Problem statement:
Write out, word for word, the first line of the data below and every line after it through the one containing "cap_high = rib_top + 2.4".

──────── Stored data

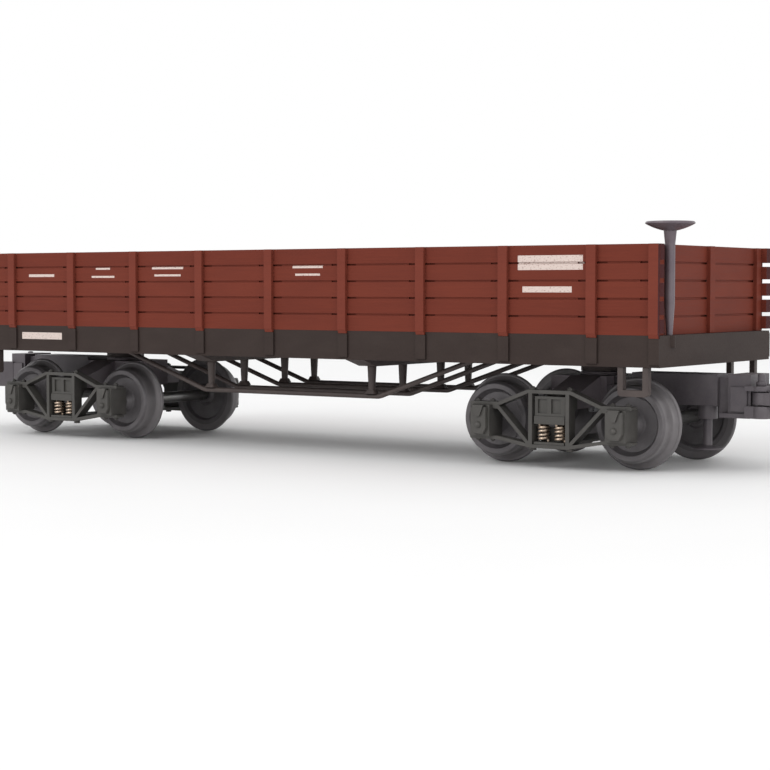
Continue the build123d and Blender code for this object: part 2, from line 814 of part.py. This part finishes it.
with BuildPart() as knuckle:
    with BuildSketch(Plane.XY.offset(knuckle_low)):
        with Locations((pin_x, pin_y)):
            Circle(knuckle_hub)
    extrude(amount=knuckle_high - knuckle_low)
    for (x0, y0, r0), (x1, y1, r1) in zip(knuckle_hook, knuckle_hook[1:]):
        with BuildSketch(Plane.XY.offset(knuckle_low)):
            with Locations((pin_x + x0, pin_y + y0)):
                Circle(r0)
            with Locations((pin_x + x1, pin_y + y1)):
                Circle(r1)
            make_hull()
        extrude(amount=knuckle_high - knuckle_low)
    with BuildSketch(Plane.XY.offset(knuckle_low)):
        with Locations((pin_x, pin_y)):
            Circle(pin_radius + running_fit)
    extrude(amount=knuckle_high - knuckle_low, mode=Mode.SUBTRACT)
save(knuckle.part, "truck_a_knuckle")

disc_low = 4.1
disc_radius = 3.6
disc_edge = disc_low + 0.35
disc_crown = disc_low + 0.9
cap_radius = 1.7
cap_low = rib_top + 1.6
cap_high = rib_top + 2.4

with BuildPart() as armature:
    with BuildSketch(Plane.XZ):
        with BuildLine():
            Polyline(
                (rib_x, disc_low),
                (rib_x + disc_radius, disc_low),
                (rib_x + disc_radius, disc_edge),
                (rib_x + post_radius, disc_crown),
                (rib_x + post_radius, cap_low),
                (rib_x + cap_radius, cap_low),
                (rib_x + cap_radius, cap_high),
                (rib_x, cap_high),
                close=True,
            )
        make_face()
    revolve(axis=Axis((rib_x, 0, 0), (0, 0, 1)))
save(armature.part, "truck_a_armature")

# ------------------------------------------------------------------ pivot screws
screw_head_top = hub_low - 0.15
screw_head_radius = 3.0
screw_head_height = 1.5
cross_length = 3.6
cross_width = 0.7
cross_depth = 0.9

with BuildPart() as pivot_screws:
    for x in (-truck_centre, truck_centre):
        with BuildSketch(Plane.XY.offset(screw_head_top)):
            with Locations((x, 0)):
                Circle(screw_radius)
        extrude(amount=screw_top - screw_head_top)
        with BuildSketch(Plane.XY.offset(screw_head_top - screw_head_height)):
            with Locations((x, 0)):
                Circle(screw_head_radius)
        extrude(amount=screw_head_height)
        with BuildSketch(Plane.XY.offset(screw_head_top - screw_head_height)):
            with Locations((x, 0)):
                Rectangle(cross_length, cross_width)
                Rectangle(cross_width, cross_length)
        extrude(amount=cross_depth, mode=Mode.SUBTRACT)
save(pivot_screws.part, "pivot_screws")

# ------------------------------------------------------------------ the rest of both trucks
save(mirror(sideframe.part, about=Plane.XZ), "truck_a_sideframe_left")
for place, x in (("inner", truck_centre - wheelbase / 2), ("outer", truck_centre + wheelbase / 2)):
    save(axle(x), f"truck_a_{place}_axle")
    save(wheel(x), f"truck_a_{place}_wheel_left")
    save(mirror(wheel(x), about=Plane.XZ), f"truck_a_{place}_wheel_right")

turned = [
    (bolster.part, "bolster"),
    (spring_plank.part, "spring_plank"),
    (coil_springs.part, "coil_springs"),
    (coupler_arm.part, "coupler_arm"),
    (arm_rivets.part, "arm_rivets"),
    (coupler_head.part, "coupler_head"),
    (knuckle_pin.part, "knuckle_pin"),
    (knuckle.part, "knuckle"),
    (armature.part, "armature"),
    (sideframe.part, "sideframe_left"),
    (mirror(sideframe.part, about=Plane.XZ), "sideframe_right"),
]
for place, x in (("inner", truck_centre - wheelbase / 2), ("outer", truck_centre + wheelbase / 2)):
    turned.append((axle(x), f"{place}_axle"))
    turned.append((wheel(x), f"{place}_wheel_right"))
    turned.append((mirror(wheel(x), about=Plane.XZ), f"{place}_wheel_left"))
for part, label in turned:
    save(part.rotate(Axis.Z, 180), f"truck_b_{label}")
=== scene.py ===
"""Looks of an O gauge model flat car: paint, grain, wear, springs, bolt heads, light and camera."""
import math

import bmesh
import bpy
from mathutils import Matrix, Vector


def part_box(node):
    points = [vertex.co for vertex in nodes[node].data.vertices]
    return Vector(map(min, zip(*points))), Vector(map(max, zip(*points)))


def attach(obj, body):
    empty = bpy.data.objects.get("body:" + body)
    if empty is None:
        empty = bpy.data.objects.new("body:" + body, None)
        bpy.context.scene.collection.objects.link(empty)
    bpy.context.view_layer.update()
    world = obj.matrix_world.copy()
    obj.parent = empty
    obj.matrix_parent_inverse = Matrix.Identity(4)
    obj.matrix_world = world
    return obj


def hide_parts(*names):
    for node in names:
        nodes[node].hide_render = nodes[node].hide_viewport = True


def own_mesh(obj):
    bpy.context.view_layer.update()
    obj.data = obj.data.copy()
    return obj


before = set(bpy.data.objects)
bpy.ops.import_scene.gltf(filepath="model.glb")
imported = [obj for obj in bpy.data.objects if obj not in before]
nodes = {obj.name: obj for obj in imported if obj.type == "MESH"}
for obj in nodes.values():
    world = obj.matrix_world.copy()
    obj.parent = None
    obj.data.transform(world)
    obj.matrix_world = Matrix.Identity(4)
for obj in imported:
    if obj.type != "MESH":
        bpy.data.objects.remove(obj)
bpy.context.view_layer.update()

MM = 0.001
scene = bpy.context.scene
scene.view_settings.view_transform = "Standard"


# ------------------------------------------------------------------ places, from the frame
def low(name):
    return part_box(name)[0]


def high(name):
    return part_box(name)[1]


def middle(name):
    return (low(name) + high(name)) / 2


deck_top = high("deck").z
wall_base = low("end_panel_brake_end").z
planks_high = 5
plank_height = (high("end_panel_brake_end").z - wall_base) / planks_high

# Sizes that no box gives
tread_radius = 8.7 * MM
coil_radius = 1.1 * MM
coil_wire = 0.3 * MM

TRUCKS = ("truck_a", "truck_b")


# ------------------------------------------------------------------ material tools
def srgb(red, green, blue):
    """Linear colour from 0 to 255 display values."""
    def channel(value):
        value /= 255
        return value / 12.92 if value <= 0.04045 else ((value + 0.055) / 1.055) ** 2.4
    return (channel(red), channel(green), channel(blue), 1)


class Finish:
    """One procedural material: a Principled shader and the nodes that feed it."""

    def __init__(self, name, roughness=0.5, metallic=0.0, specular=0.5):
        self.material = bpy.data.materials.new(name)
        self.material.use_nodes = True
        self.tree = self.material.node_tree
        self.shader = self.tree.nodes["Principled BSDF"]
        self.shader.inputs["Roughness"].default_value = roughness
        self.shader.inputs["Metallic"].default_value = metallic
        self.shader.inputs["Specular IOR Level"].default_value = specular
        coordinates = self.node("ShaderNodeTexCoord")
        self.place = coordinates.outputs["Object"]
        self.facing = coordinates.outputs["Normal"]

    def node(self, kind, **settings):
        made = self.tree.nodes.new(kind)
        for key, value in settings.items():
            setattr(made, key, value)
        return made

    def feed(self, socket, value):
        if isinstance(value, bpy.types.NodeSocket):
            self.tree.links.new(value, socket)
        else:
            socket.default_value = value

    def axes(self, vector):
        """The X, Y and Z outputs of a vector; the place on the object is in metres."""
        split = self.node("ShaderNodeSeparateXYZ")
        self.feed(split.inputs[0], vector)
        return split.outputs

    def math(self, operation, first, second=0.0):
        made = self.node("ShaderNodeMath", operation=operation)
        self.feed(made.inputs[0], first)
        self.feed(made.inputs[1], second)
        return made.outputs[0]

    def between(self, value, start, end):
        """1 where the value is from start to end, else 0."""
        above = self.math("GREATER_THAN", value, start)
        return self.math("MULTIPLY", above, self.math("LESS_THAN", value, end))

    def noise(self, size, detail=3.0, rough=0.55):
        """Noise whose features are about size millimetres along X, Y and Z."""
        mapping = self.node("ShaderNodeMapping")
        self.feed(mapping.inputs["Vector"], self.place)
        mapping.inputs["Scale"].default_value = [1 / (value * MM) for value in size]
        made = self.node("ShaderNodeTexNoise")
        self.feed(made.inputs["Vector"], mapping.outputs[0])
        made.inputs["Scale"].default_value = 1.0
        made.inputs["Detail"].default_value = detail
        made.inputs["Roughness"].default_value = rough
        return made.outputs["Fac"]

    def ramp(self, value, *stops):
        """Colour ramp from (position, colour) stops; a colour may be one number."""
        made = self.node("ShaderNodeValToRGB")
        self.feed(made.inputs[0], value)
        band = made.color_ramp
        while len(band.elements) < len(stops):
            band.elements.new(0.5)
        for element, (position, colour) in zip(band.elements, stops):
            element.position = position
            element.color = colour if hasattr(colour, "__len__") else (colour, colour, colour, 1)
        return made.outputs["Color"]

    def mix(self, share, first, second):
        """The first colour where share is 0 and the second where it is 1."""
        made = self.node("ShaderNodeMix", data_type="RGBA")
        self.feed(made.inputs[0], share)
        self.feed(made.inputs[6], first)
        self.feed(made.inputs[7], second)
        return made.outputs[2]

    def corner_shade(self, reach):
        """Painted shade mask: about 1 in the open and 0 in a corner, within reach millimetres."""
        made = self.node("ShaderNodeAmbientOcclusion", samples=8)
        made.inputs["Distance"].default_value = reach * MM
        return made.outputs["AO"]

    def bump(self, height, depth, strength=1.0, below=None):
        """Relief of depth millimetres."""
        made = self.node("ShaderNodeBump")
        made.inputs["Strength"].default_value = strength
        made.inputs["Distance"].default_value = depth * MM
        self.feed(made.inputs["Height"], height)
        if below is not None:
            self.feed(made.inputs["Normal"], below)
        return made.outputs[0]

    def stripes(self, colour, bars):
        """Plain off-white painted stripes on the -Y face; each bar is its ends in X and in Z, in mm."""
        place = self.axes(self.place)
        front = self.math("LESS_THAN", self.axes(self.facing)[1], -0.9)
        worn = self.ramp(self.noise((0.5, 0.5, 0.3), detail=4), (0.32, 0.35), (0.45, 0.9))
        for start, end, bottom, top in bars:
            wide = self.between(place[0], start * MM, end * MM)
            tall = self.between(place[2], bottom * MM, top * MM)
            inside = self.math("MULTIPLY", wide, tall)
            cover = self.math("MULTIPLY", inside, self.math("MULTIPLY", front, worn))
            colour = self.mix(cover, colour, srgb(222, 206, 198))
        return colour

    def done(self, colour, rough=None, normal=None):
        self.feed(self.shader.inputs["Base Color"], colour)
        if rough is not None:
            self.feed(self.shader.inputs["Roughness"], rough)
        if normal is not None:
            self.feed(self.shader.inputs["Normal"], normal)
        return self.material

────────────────

Solution:
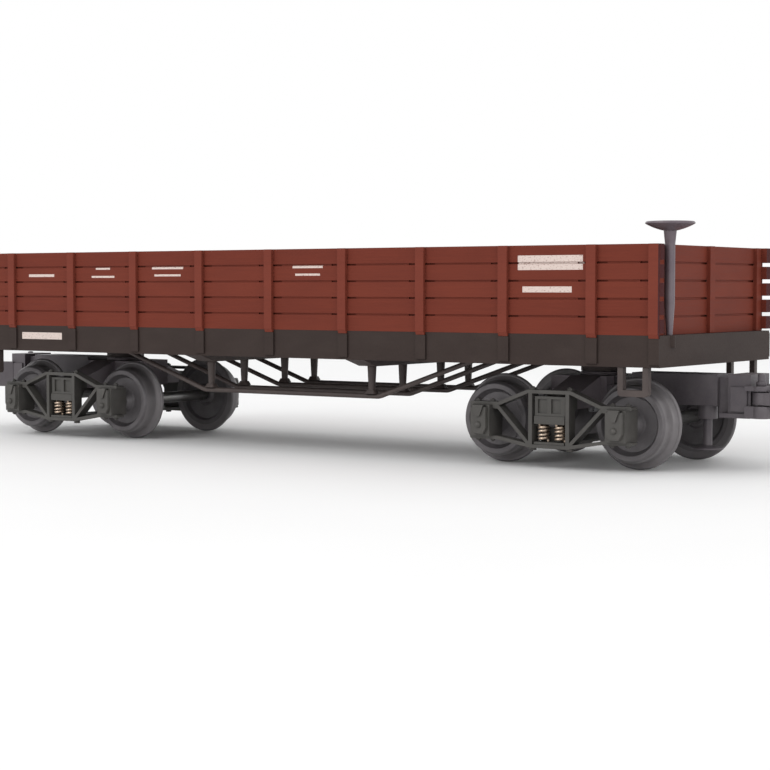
Continue the build123d and Blender code for this object: part 2, from line 814 of part.py. This part finishes it.
with BuildPart() as knuckle:
    with BuildSketch(Plane.XY.offset(knuckle_low)):
        with Locations((pin_x, pin_y)):
            Circle(knuckle_hub)
    extrude(amount=knuckle_high - knuckle_low)
    for (x0, y0, r0), (x1, y1, r1) in zip(knuckle_hook, knuckle_hook[1:]):
        with BuildSketch(Plane.XY.offset(knuckle_low)):
            with Locations((pin_x + x0, pin_y + y0)):
                Circle(r0)
            with Locations((pin_x + x1, pin_y + y1)):
                Circle(r1)
            make_hull()
        extrude(amount=knuckle_high - knuckle_low)
    with BuildSketch(Plane.XY.offset(knuckle_low)):
        with Locations((pin_x, pin_y)):
            Circle(pin_radius + running_fit)
    extrude(amount=knuckle_high - knuckle_low, mode=Mode.SUBTRACT)
save(knuckle.part, "truck_a_knuckle")

disc_low = 4.1
disc_radius = 3.6
disc_edge = disc_low + 0.35
disc_crown = disc_low + 0.9
cap_radius = 1.7
cap_low = rib_top + 1.6
cap_high = rib_top + 2.4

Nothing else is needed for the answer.